People & Talent Acquisition
The sixth issue that widely impacts dealers nationwide may not be overt to many, as many dealers do not outright recognize their need for a better strategy to recruit and retain top talent. In fact, dealerships have one of the highest turnover rates of any industry.
Many dealers find themselves recruiting on a reactive basis. They lose an employee and need to fill a position immediately, so they hastily hire and oftentimes overlook top talent. Conversely, proactive recruiting allows dealers to diligently plan for hiring needs – before positions are even open. This tactic means constantly looking for new talent with composure as opposed to haste and panic.
Once a dealer identifies the right people, he/she needs to put a retention strategy in motion as to keep the talented individuals on board.

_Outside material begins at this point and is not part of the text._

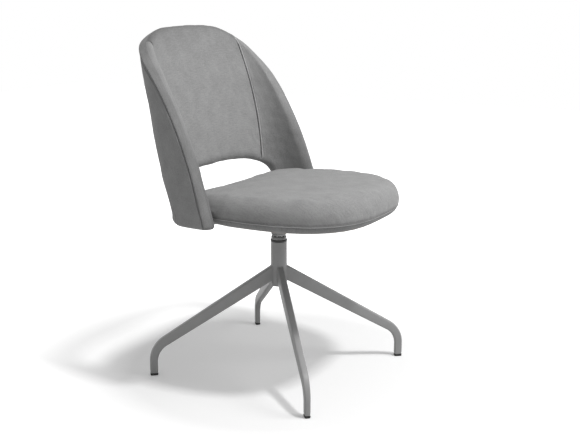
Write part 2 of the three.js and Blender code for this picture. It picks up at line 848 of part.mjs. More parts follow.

Just as it is easy to sloppily recruit and hire poor fits, an untidy retention strategy can squander an effective recruiting process. Ask yourself questions with respect to your employees, such as: What impacts their happiness? What matters to them most? With each passing generation, new values come into play that may not necessarily have mattered as much to previous ones.
Moving forward, make sure you are seeking out and hiring the most fitting and suitable candidates for your dealership and consider the fact that in order for your dealership to run most successfully, you need successful and talented people to help you run it. And remember, it is all about “people.”
In Closing
Whether or not the above trends are familiar to you and your dealership, it is critical to acquaint yourself with them so that you are well prepared to effectively run your business throughout this new calendar year.